IBAO: Everything you need to know
Member offices: Over 1,250 brokerages
Members: 12,000+ licensed brokers
The Insurance Brokers Association of Ontario (IBAO) is a non-profit organization that advocates for brokers in the province. The IBAO provides a variety of useful services to brokers, in addition to representing brokers’ interests to government, industry stakeholders, as well as within provincial and national policy changes. The association offers a number of programs to help get new professionals licensed and allow current brokers to build their knowledge and advance their practice.
The IBAO has a permanent staff, while also having a board of directors that consists of volunteers from 13 territories across Ontario. The IBAO’s Young Brokers Council is meanwhile made up of IBAO member brokers below the age of 40 or those with less than five years’ experience.
The IBAO puts on a number of key events throughout the year, including its annual convention, which holds the title of the largest insurance event in Canada, and the Young Brokers Conference, which provides members an opportunity to meet insurance company CEOs and attend education sessions intended for young professionals. The IBAO Awards of Excellence also takes place each year and celebrates top performers across the broker channel.
IBAO in the news
April 2018: IBAO welcomes start-up brokerages with a lower membership fee
May 2018: IBAO to host strategy meeting around ‘pivotal issue’ of data connectivity
September 2018: IBAO launches new interactive e-learning management system
November 2018: IBAO unveils new ethics course for brokers
February 2019: IBAO reinvents brand and image as part of its strategy to modernize the association
March 2019: IBAO kicks off the next phase of its broker awareness campaign to bring brokers to the forefront of people’s minds, with a relaunched online hub and a new educational campaign
June 2019: IBAO’s Young Brokers Conference concludes with a pitch competition
July 2019: IBAO adds new categories to Awards of Excellence program, with the “Brokerage of the Year” award now split into two categories: “Brokerage of the Year – Over 10 Licensed Brokers,” and “Brokerage of the Year –10 Licensed Brokers and Under”
Key leaders as of 2019
Colin Simpson – CEO of the IBAO
Simpson has more than 15 years of experience and knowledge of technical industry issues in the insurance field. He has served as president, chief executive officer, and director of a number of insurance and service companies, both in Canada and in the US. Simpson has served as CEO of the IBAO since mid-2016.
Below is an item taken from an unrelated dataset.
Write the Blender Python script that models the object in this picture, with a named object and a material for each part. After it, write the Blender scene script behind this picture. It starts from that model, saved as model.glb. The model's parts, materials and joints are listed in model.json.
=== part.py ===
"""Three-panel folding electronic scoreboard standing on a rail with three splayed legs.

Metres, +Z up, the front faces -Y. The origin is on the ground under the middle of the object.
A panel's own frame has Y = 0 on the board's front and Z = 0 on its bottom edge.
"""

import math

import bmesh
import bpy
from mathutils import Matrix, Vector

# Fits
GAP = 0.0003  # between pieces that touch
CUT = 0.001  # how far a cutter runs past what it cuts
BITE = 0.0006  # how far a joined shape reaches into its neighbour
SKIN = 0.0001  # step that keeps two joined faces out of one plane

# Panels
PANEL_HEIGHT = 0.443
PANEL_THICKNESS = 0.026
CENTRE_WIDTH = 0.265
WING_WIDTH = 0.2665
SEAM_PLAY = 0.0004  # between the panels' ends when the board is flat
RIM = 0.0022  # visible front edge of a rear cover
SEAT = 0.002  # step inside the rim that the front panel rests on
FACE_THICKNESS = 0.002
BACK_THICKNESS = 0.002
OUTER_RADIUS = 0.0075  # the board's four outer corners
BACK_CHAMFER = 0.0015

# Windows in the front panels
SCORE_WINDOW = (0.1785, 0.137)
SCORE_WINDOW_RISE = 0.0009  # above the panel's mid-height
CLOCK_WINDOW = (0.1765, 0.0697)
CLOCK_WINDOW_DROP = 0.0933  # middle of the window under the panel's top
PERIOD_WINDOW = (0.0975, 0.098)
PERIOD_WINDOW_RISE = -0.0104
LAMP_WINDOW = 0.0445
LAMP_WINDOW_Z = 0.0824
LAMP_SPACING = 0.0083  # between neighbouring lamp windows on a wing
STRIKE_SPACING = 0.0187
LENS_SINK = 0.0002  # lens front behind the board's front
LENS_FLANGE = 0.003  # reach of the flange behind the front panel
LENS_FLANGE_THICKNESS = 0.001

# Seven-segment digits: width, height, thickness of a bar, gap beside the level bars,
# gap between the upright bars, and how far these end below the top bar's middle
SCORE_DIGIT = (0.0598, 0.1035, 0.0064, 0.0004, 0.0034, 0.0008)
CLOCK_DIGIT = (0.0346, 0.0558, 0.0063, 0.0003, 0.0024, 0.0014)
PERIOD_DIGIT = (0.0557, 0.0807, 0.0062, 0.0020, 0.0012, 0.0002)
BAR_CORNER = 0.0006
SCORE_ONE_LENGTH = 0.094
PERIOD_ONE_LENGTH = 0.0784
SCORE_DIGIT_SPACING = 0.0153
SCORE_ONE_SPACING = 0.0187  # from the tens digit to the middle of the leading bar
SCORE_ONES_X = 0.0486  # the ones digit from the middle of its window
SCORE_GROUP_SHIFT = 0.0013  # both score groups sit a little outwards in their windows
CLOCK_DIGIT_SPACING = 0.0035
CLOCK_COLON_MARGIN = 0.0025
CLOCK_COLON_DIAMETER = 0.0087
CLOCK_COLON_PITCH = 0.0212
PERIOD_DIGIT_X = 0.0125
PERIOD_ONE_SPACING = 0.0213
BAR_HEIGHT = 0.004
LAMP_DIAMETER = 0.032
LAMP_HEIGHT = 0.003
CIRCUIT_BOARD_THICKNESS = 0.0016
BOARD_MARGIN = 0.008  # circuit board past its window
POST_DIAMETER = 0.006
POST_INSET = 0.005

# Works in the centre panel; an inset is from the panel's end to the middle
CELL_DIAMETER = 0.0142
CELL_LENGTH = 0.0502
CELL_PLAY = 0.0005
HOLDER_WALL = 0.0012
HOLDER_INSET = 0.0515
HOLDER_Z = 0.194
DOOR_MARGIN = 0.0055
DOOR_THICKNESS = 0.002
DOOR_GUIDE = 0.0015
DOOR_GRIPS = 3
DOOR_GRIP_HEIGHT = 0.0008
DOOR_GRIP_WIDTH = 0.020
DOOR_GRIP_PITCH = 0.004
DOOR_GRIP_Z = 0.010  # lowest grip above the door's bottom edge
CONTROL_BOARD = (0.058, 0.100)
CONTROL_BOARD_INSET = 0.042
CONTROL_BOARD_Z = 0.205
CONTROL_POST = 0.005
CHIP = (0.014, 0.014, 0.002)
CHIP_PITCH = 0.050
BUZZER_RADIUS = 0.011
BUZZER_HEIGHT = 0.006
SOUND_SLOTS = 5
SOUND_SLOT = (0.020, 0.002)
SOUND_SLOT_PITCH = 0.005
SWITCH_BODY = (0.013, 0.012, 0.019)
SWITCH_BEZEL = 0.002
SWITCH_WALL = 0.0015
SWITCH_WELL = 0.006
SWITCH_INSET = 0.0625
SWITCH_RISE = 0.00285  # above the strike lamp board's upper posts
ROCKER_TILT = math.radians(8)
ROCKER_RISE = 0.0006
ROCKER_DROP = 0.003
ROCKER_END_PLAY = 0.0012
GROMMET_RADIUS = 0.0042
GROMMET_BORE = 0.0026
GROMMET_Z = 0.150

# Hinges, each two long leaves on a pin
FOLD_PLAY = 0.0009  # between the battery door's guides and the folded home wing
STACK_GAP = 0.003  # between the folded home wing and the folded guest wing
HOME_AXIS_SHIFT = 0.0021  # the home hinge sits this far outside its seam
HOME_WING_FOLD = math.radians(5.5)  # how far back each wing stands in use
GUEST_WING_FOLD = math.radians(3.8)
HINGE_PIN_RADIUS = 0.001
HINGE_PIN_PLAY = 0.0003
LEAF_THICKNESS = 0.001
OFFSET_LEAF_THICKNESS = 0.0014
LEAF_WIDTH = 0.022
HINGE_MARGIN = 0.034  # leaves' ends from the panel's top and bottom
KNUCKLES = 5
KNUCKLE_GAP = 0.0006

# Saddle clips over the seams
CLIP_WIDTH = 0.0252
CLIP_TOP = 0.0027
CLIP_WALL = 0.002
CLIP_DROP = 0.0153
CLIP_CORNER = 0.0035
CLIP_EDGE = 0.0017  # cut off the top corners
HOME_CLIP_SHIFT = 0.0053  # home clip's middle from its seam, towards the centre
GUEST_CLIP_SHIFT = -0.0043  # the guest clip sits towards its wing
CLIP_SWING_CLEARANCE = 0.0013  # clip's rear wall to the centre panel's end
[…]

In its 2018 annual report, the IBAO outlined its membership demographics, detailing that 63% of its member brokers were female and 37% were male. Broken down by age, the majority of IBAO brokers (47%) were between 50 and 65 years old, while 32% were between 34 and 49 years old. Its principal brokers were, meanwhile, 21% female and 79% male, with almost 60% landing between 50 and 65 years of age.
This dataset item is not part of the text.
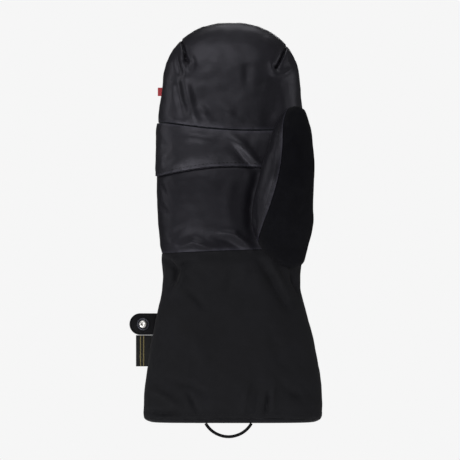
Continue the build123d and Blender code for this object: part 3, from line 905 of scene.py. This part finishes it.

The association is nonetheless making a push to reach a younger generation, both to entice younger people to choose insurance as a career as well as inform up-and-coming generations about the value of brokers. In 2019, the association relaunched its broker hub, which now features a new look and feel as well as video content spotlighting local brokers, alongside a release of the next phase of its social media campaign.
The aim, says IBAO’s board leader for 2019, is to engage millennials and their younger peers, who are buying insurance differently than other generations.
“The commonality across all generations is people want advice [because] insurance is complicated, but it’s the method on how they like to be communicated with that is different,” said Jeff Gatcke, IBAO president and a broker at Shaw Insurance in Kingston. “The younger demographic will do a lot of research online themselves and then call a broker to validate those things because insurance is a more complicated product than some other products that they’d purchase online, whereas maybe an older demographic would turn to the broker to do that research and provide that expertise instead of seeking those solutions out themselves.”
Brokers need to find a way to connect with all communities, period, whether it means face-to-face interaction at a bricks-and-mortar brokerage or being present on the web – because if you’re not reaching a range of demographics, it’s difficult to compete. The rebrand of the IBAO broker hub gives people a place to start their research under the “Find a Broker” tab.
Meanwhile, under the “Become a Broker” tab, younger people can learn about getting a career as a broker.
“From what our members are telling us, that’s an important piece of the puzzle that we need to continue to work on,” said Gatcke. “We have the marketing clout and we have that engagement across the province, so now let’s piggyback on that and get some more people interested in working as a broker, or in HR [or] technology – all the different careers that spin out of the broker channel.”